"Wie soll denn das mit Ihnen weitergehen?", fragt der vorsitzende Richter vorwurfsvoll den Angeklagten. Bereits fünf Bände sind in der Zwischenzeit im Moabiter Kriminalgericht zur Sache aufgelaufen. "Das hat man ja selten", ergänzt er und konkretisiert: "Sehen Sie denn irgend etwas am Horizont, wie die Angelegenheit enden kann?"
Aber Rolf W. hat seine Unbeugsamkeit in dieser Sache bereits mit einer Einlassung zu Beginn der Hauptverhandlung bekräftigt. "Ich habe keine Drohanrufe getätigt", lässt er über seinen Rechtsanwalt Dieter-J. Schulze wissen. Auf ein Geständnis, einen Kompromiss und ein schnelles Ende des Verfahrens hofft der Richter vergeblich.
Vor sechs Jahren fing es an
Stattdessen versucht der Magdeburger Finanzdienstleister, jetzt auch Verleger, Rolf W., den Richter ins 'rechte Licht' zu setzen. Vor sechs Jahren habe alles mit einem Erbschaftsstreit begonnen. Die dubiose Reiseveranstalterin Regina Sch. und verurteilte Betrügerin, habe seinen angeheirateten Schwiegervater zur Ader gelassen, sodass der anfangs vermögende Mann, damals über 100-Jährige, schließlich verschuldet gewesen sei.

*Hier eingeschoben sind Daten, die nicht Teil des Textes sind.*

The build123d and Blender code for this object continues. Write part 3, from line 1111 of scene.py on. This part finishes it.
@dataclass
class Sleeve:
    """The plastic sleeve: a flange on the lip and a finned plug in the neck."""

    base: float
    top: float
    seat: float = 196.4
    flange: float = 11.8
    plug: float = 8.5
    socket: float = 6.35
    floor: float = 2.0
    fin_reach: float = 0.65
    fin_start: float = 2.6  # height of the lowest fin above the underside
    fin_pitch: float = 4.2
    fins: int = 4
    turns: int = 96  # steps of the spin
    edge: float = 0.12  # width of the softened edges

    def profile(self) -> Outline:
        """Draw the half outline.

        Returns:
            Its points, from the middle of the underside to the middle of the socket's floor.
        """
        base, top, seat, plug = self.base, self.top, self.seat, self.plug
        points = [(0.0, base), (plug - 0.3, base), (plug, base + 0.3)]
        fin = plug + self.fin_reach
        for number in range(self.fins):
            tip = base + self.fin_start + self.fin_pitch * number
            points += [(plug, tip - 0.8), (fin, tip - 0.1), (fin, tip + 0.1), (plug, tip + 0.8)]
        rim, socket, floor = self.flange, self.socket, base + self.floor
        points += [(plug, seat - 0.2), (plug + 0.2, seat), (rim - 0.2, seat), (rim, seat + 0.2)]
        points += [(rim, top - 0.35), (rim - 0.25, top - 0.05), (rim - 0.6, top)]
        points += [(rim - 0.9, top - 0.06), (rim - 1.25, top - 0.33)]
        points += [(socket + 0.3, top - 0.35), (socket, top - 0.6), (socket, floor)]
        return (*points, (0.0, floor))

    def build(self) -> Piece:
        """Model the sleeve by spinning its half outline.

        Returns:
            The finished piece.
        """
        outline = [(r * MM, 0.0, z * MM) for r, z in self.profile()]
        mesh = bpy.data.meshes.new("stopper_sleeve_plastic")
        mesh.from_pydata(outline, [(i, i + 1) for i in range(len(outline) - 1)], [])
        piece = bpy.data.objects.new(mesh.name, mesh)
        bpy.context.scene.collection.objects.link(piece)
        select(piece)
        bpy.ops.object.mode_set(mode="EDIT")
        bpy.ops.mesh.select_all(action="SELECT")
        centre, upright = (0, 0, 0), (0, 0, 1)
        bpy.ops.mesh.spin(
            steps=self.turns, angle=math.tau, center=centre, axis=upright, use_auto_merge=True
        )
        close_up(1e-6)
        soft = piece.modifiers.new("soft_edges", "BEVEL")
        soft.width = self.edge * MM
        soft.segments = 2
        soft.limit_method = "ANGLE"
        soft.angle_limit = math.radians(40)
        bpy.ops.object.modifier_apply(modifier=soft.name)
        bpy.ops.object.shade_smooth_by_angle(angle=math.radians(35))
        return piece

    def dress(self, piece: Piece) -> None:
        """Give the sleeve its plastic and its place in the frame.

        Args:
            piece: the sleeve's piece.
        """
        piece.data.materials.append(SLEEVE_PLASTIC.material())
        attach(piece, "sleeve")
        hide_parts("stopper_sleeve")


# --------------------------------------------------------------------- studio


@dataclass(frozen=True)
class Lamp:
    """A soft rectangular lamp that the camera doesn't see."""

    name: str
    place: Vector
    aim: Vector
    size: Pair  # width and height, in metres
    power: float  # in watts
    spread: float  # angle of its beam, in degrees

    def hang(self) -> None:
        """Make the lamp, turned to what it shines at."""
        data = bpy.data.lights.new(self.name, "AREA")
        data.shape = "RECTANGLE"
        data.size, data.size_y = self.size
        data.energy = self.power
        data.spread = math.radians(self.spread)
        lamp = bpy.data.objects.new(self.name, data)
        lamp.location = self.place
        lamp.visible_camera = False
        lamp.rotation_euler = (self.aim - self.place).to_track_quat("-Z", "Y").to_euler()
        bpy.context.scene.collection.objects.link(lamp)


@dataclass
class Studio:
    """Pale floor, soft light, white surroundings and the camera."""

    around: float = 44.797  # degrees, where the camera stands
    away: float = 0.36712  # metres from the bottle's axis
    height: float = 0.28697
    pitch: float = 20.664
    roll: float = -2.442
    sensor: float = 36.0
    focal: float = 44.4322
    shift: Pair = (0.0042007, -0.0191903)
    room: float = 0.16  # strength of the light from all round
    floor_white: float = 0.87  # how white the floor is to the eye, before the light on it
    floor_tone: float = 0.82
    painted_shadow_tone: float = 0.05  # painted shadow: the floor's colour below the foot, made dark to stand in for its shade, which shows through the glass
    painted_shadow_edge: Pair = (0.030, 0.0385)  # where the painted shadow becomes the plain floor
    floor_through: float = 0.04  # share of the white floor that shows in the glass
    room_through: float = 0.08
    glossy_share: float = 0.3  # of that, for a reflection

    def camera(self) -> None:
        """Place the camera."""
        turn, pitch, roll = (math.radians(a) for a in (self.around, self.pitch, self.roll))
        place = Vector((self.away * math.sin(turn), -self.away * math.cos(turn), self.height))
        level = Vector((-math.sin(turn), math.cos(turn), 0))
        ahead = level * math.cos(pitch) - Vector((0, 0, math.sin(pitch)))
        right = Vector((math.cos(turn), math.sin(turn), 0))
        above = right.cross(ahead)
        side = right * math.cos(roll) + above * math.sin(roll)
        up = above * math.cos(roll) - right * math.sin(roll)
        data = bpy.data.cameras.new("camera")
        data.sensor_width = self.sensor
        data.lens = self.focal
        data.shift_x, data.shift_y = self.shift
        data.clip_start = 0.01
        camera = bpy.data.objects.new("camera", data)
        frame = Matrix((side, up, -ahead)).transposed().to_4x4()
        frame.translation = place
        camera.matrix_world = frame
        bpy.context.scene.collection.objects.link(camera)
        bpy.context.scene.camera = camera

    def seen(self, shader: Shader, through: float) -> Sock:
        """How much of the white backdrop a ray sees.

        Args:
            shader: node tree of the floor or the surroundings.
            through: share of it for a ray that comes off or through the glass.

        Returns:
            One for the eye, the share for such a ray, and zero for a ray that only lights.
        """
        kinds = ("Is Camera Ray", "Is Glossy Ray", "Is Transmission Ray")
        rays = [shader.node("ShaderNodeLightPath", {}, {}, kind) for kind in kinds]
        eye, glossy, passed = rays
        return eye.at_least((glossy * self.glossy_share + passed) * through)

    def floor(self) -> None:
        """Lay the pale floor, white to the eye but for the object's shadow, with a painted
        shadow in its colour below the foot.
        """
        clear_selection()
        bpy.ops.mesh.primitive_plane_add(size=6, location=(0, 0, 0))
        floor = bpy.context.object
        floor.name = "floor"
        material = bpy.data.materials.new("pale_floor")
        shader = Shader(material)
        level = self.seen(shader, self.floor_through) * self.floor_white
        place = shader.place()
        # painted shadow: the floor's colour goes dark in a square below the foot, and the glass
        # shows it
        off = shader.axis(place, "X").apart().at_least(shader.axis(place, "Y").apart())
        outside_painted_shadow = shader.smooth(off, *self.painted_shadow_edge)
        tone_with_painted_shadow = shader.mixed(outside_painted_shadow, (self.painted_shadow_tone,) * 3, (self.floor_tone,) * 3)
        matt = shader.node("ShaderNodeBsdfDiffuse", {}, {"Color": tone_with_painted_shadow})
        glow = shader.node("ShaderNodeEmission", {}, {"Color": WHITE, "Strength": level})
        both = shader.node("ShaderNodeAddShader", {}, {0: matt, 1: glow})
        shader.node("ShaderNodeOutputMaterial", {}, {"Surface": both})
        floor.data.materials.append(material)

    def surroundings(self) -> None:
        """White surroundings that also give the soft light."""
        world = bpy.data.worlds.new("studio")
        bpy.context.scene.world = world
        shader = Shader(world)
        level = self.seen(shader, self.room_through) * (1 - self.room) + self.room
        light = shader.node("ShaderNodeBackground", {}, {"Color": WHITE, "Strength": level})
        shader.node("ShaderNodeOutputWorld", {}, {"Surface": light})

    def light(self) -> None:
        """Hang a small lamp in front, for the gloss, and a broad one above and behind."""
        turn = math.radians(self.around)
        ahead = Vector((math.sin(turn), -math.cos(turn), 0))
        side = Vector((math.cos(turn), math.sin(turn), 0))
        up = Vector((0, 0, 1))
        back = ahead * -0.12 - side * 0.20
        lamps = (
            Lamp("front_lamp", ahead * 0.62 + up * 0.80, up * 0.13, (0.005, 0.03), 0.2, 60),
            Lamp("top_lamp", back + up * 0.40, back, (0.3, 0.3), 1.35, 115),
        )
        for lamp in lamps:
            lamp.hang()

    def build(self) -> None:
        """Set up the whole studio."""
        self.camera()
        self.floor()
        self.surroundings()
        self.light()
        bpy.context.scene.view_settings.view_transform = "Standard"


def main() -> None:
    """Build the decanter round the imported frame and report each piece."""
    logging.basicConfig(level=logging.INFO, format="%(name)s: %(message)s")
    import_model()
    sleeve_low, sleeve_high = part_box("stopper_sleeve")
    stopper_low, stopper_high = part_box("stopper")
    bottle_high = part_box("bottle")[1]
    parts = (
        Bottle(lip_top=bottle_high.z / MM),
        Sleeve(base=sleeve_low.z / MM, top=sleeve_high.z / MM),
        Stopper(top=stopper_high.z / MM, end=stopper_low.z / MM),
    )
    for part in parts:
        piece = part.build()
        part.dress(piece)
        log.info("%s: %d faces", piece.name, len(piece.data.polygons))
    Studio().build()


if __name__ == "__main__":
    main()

Regina Sch. habe sich zur Generalbevollmächtigten des alten Herren gemacht, ihn in den Ruin gestürzt und sich selbst an ihm bereichert. Der Gipfel jedoch seien die Anwürfe der Berlinerin, er, Rolf W., habe 300.000 Euro des alten Mannes in Fondsgeschäften veruntreut und verfüge als ehemaliger Stasioffizier über einschlägige Altkontakte in Magdeburg. Besonders heikel war der Stasivorwurf auch gegen den Rest der Familie, da Tochter und Sohn des heute Angeklagten als Richter und Staatsanwalt an Magdeburger Gerichten beschäftigt sind.
Freie Erfindungen
Rolf W. bestreitet vehement, wie in der Anklage zu lesen, Regina Sch. in Telefonaten bedroht und beleidigt zu haben. Er erklärt: "Das sind alles freie Erfindungen." Zur Zeit der Drohanrufe im Februar und April 2008, so sagt Rolf W., war er einmal im Badegarten von Eigenstock saunieren, dann im Fitness-Center Nautilus, an der Kasse eines Kaufhofs, einem weiteren Fitness-Club sowie einer gutsortierten Schlachterei in Bad Malente und bringt die auch jeweiligen Quittungen bei.
Rechtsanwalt Schulze beantragt nun die Einholung eines Sachverständigengutachtens zur Glaubwürdigkeit der vermeintlich Geschädigten Regina Sch., die seines Erachtens an einer depressiven, narzisstischen Persönlichkeitsstörung leidet und erlebtes Geschehen von nur Gedachtem nicht zu unterscheiden wisse.
König der Schmutzwörter
"Das sollten Sie mal mit Ihrem Mandanten machen lassen!", wettert dagegen die Zeugin Regina Sch. Sie sei es leid, beleidigt, gedemütigt und verletzt zu werden. 450-460 Emails mit übelsten Beschimpfungen und Beleidigungen habe sie von Rolf W. erhalten. Darüber hinaus 125-130 Briefe und Postkarten sowie die schlimmen Telefonate, in denen wiederholt das Schmutzwort "Drecksau" eine exponierte Stellung eingenommen habe. Ins Guinness-Buch der Rekorde gehöre Rolf W. mit seinen Auslassungen.
So fein, wie Herr W. jetzt dort säße, sagt Regina Sch., wäre er bei weitem nicht. Dann lässt sich Regina Sch. dazu hinreißen, einen der vermeintlichen Schmähanrufe des Rolf W. zu zierten. Sie ereifert sich: "Ich war Führungsoffizier der Staatssicherheit und habe die P.* beim RIAS eingeritten. Jedes Mal hat sie geschrien: 'Hier ist der RIAS, eine freie Stimme der freien Welt.'"
Wir brauchen einen Fortsetzungstermin
An diesem Punkt der Gemütserhitzung von Regina Sch. unterbricht der Vorsitzende Richter die Ausführungen der Geschädigten mit dem Hinweis auf den Paragraf §55 der Strafprozessordnung. Da gegen Regina Sch. in dieser Sache ein Verfahren wegen Beleidigung anhängig ist.
"Wir brauchen einen Fortsetzungstermin", erklärt der vorsitzende Richter schließlich und nimmt zuletzt von Regina Sch. eine CD, die sie "Diskette" nennt, entgegen. Auf dieser sollen Schmähanrufe des Rolf W. aufgezeichnet sein. - Ein Beweismittel, das die Geschädigte dem Gericht bislang vorenthielt.